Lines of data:
········

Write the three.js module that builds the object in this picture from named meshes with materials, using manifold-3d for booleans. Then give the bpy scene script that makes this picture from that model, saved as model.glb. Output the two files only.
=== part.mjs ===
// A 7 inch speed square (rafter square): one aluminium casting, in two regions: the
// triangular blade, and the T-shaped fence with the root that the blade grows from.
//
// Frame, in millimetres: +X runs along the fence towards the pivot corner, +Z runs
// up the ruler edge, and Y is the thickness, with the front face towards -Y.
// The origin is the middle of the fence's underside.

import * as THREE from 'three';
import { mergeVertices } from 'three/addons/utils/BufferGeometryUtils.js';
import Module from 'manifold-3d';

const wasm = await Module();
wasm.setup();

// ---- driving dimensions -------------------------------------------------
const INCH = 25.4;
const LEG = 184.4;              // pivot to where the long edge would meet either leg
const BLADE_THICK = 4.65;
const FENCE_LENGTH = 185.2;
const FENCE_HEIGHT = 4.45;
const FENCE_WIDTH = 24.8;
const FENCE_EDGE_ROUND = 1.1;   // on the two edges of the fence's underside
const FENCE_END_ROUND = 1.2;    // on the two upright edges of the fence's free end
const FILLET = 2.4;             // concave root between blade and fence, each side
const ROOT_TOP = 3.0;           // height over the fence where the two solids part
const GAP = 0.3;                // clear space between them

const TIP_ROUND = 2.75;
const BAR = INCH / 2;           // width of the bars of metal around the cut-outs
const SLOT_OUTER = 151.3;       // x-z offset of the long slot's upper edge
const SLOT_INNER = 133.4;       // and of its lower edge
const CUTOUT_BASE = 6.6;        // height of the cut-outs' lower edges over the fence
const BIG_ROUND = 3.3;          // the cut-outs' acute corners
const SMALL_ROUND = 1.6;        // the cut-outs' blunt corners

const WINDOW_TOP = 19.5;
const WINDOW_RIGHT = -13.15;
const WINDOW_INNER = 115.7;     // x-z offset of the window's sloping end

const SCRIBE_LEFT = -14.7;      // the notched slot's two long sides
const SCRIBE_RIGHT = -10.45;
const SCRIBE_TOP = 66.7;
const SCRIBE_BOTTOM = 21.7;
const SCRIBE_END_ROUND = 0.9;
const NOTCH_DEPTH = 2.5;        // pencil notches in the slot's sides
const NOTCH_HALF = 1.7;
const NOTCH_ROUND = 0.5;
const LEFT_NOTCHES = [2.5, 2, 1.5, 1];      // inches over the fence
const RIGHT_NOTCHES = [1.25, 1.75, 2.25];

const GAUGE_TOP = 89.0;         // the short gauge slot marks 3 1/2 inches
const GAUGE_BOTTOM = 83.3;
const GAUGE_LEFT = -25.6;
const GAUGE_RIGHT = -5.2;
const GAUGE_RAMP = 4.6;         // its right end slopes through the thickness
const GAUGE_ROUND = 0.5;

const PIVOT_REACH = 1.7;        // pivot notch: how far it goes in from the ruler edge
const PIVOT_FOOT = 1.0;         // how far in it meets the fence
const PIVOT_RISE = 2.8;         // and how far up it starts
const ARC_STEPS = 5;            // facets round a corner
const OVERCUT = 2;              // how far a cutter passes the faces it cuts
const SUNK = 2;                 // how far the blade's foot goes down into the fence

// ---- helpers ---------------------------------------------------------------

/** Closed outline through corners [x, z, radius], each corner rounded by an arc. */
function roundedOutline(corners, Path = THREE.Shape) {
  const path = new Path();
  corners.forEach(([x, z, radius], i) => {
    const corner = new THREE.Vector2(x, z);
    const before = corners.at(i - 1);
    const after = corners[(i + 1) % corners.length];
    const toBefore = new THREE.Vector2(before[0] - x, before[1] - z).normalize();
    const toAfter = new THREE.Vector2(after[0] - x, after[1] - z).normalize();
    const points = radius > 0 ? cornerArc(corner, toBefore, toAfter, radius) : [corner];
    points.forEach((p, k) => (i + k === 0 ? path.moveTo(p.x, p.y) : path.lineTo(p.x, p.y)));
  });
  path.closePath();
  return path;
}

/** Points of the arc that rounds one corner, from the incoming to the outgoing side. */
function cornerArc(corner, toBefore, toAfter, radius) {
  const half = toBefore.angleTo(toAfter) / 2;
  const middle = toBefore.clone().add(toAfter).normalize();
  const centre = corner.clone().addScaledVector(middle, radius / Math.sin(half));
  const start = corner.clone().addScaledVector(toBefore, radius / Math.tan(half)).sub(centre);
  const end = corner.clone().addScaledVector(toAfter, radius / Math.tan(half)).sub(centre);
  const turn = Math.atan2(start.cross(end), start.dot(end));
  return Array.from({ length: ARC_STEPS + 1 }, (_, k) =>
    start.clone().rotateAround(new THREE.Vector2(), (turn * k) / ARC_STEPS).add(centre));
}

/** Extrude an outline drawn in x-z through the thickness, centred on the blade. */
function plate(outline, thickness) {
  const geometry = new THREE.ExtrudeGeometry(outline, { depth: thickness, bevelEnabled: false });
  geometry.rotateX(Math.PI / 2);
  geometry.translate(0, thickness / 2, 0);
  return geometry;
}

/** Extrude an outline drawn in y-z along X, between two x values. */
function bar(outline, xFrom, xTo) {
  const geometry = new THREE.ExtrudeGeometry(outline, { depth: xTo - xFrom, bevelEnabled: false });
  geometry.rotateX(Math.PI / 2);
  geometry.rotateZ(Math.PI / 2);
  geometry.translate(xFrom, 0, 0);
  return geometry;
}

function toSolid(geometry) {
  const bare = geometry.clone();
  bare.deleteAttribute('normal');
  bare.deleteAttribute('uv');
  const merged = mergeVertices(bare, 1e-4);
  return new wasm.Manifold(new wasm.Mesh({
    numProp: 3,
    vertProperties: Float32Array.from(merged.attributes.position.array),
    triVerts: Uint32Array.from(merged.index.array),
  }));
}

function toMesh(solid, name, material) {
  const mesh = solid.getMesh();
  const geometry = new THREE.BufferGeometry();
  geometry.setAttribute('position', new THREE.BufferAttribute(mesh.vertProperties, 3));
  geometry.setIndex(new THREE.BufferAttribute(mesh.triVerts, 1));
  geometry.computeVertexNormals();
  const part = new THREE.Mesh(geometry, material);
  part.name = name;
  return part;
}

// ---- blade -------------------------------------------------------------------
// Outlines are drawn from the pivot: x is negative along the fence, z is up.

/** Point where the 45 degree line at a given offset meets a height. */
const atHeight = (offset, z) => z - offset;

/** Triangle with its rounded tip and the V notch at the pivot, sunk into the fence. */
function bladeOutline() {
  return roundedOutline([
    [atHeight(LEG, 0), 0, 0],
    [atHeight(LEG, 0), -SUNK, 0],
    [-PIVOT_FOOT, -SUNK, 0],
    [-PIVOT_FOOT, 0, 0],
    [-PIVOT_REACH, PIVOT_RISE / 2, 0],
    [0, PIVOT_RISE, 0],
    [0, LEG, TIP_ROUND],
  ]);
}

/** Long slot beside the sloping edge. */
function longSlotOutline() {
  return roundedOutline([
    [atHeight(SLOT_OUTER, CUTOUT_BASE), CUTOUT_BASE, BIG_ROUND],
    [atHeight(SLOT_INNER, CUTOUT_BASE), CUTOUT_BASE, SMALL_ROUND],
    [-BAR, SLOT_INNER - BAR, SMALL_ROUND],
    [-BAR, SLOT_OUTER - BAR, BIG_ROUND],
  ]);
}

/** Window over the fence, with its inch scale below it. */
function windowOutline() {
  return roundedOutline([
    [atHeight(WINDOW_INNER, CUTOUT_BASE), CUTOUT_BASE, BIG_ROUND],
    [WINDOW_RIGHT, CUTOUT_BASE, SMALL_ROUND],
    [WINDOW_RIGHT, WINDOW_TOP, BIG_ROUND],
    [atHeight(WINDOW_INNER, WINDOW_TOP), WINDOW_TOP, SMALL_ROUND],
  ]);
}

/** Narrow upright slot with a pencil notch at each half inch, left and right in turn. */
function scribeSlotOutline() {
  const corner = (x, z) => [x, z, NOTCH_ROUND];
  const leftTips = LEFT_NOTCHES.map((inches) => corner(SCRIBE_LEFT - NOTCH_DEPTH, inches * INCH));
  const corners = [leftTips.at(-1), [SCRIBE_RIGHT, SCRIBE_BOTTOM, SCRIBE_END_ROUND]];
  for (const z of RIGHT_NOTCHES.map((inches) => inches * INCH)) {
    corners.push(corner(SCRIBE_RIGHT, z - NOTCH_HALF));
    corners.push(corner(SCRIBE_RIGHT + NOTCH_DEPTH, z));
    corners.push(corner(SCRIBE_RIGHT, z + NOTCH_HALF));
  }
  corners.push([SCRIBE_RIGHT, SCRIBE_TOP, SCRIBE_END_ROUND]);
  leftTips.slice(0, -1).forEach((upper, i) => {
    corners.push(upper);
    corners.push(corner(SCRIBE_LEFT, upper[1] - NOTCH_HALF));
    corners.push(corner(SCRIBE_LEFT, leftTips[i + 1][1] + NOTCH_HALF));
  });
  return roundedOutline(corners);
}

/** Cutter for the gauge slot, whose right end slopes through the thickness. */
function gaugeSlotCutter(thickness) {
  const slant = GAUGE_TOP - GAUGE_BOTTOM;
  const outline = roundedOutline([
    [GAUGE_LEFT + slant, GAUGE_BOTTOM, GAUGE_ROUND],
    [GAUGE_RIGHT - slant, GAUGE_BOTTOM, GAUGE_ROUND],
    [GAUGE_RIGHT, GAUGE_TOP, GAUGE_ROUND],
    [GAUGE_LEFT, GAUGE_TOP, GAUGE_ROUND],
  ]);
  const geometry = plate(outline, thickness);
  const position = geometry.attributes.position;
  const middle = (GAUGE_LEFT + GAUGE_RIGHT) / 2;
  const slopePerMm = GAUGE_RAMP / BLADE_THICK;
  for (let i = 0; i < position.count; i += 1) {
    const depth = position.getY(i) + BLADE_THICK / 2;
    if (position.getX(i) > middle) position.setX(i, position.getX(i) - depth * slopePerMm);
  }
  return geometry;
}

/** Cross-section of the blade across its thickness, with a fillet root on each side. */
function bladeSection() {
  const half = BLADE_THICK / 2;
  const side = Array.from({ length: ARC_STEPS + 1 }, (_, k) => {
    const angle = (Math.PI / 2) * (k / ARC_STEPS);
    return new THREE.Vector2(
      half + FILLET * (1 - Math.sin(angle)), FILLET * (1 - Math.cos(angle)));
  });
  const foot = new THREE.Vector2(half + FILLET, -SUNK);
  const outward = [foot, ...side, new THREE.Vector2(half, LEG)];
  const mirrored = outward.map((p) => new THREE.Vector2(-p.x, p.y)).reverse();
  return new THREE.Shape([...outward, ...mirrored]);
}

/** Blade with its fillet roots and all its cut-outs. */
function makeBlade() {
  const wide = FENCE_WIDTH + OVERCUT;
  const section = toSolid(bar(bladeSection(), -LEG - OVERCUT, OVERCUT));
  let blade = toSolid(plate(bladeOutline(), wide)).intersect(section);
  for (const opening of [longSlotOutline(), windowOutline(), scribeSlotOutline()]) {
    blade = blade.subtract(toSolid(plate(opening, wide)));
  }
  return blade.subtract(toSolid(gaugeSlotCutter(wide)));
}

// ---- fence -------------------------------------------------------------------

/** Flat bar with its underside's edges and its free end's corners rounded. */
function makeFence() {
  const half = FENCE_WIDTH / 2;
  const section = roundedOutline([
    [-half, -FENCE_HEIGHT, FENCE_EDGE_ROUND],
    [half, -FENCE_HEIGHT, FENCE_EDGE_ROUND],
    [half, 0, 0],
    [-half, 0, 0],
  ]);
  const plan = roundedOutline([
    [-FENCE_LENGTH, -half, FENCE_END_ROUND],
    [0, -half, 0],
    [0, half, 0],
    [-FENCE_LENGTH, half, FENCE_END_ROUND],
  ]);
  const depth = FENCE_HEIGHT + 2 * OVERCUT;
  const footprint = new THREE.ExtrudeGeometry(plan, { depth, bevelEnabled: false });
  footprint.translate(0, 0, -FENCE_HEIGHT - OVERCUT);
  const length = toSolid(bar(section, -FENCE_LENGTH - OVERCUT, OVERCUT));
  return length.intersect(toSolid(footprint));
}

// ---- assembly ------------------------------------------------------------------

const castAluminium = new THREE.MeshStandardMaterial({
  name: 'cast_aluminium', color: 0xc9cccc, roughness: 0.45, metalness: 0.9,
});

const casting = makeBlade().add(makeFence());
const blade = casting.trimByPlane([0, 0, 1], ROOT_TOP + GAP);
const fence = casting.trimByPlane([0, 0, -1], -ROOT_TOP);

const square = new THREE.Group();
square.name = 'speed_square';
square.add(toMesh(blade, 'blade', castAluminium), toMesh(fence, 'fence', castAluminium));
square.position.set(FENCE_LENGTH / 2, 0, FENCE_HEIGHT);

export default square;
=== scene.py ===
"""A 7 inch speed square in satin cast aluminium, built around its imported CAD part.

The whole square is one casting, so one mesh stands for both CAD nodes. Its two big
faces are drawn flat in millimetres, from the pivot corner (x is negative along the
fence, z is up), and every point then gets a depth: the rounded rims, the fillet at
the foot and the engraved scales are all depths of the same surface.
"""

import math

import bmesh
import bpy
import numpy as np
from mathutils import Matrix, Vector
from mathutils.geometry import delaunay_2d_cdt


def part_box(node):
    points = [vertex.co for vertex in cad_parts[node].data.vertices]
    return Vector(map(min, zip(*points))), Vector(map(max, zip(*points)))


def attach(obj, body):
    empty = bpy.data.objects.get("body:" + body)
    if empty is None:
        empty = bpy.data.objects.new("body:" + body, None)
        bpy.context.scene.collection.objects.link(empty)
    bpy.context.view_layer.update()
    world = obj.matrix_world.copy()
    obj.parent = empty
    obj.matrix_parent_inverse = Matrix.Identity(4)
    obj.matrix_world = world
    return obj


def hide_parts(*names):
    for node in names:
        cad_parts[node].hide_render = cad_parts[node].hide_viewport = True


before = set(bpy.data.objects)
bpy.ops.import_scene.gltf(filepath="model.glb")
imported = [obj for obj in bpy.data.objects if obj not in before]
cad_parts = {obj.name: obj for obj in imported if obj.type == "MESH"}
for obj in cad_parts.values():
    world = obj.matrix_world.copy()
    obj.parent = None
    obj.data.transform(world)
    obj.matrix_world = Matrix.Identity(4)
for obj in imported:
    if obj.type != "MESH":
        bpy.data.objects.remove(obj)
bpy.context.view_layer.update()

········

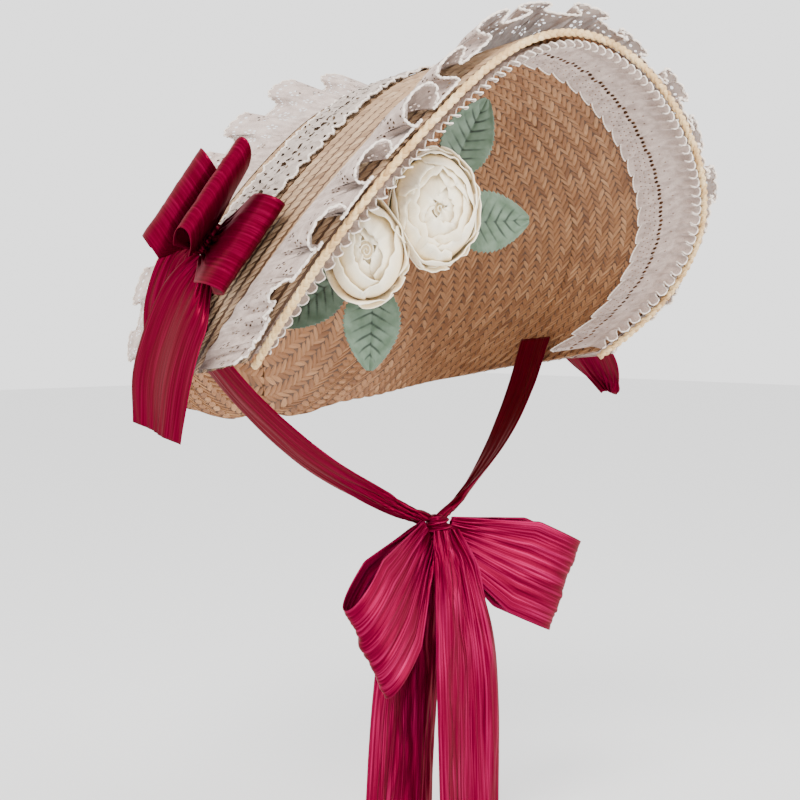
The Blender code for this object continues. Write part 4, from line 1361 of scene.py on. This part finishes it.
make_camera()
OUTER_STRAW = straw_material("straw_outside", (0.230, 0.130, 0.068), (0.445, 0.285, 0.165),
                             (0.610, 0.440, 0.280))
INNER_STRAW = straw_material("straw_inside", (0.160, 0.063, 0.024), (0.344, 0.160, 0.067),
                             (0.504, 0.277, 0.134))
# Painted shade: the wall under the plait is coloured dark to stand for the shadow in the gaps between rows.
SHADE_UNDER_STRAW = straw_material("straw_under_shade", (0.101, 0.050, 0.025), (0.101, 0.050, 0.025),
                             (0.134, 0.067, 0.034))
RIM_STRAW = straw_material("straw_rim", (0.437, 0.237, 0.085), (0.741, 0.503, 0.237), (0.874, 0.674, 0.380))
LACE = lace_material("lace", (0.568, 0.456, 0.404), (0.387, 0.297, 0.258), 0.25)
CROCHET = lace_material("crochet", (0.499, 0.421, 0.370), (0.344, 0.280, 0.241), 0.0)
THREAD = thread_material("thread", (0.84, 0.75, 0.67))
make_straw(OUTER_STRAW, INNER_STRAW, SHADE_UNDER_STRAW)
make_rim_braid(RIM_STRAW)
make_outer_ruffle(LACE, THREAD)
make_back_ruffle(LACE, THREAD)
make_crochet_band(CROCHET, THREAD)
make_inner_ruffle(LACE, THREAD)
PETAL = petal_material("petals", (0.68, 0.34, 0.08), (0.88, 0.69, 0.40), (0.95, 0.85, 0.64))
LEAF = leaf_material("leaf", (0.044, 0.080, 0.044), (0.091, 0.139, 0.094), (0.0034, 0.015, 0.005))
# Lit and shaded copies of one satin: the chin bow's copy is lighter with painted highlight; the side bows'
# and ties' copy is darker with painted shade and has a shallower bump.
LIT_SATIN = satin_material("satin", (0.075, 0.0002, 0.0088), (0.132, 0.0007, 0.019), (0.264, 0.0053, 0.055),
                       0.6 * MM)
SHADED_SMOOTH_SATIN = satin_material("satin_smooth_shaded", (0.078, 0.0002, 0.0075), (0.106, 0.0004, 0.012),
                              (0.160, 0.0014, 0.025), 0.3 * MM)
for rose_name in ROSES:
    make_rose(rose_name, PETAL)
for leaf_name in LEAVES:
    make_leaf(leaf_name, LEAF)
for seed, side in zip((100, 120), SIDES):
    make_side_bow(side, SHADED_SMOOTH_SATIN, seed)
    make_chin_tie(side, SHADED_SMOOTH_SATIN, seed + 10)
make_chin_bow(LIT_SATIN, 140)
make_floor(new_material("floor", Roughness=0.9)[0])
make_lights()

········

● WORK TO BE COMPLETED:
From the line that contains "const casting = makeBlade().add(makeFence());" through the line that contains "imported CAD part.", reproduce every line exactly, both end lines included.

● FULL SOLUTION:
const casting = makeBlade().add(makeFence());
const blade = casting.trimByPlane([0, 0, 1], ROOT_TOP + GAP);
const fence = casting.trimByPlane([0, 0, -1], -ROOT_TOP);

const square = new THREE.Group();
square.name = 'speed_square';
square.add(toMesh(blade, 'blade', castAluminium), toMesh(fence, 'fence', castAluminium));
square.position.set(FENCE_LENGTH / 2, 0, FENCE_HEIGHT);

export default square;
=== scene.py ===
"""A 7 inch speed square in satin cast aluminium, built around its imported CAD part.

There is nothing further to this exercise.